A Council spokesman said yesterday: “With some state-of-the-art facilities opening across Luton, we needed to understand the suitability of The Laurels and Westlea as venues for providing high-quality care for elderly residents.

“Current residents, their relatives and carers, staff and the general public have all been fully involved throughout the 90 day consultation and recommendations to be made to the Council’s Executive are based on its findings.

“The health and wellbeing of the current residents, as is always the case, is our number one priority and will be the key factor in any decision that is made.
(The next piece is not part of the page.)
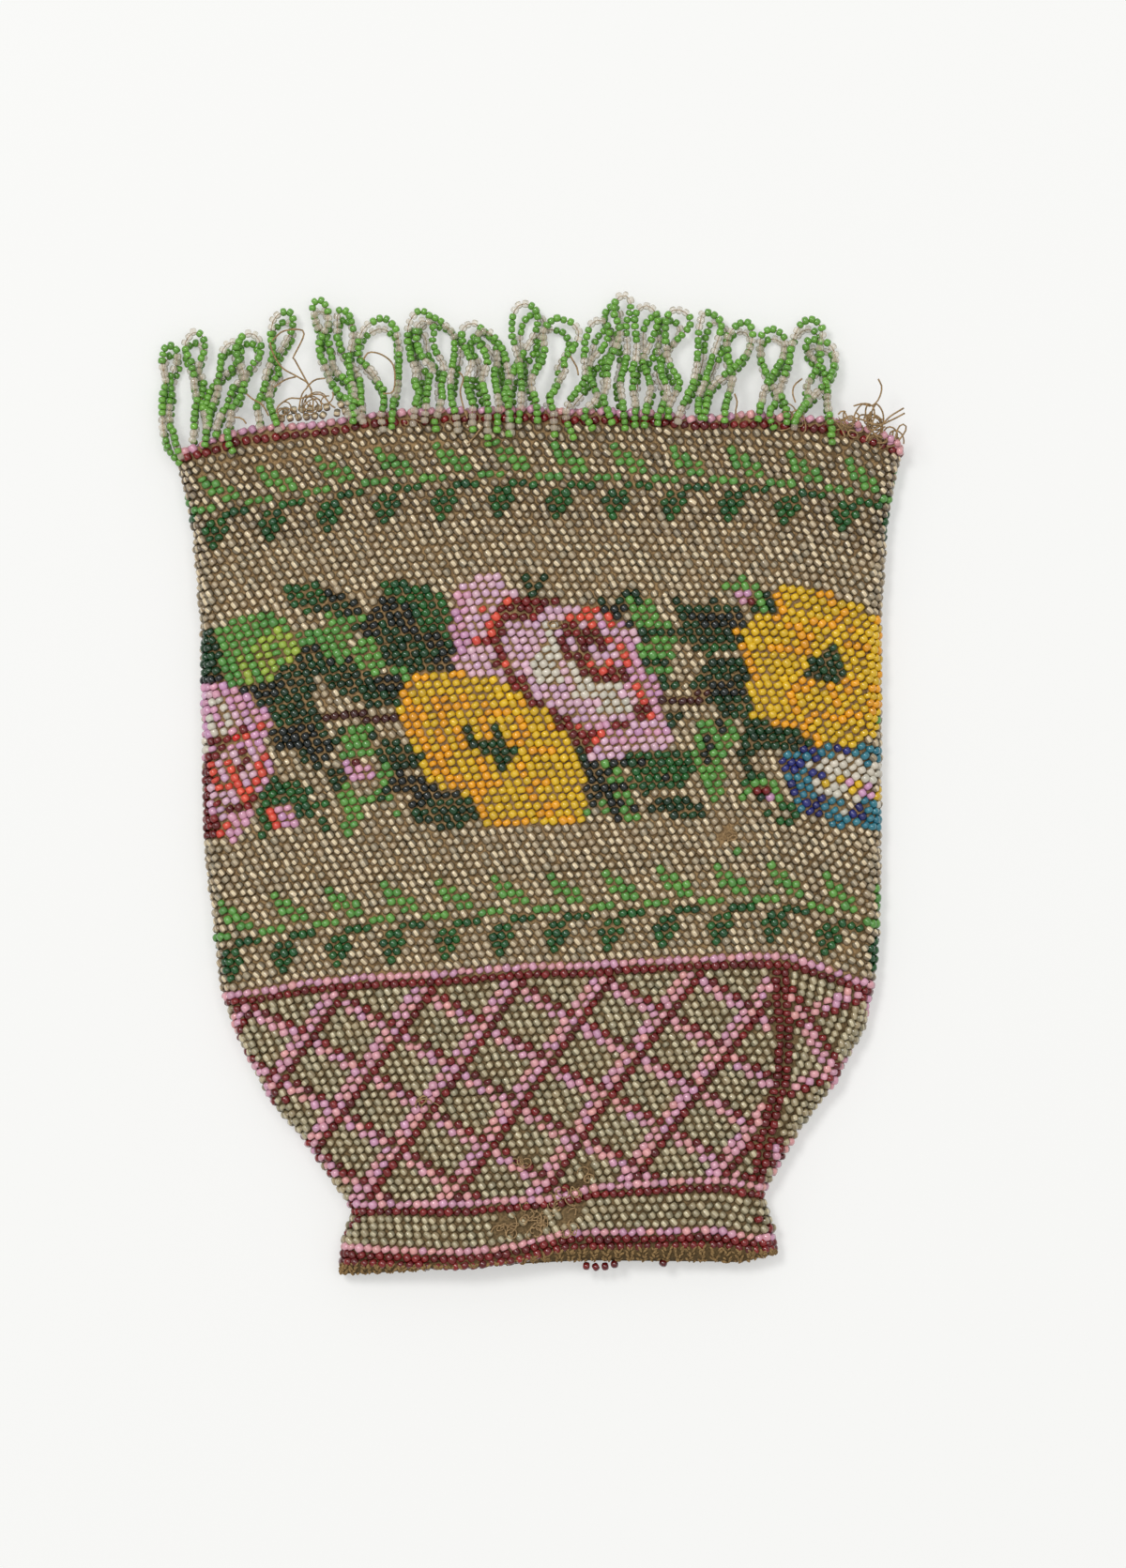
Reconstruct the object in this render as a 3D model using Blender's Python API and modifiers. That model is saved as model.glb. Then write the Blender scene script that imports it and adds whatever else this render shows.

One of the main recommendations that has come from the consultation is to ensure that all residents will be supported individually to make decisions about where they wish to move to.”

The Luton News reported back in October that of a list of 16 alternative private care homes recommended for residents of The Laurels and Westlea, four were deemed below standard by the Care Quality Commission.

Of those homes, Milliner House, in Marsh Road, has since improved and now meets minimum standards in all five of the CQC’s key assessment areas.

But St Brendans, in Ashburnham Road; Mulberry Court, in Watermead Road; and The Elizabethan, in Old Bedford Road, still fall short in at least one area, while the Laurels and Westlea passed in all five criteria as recently as October.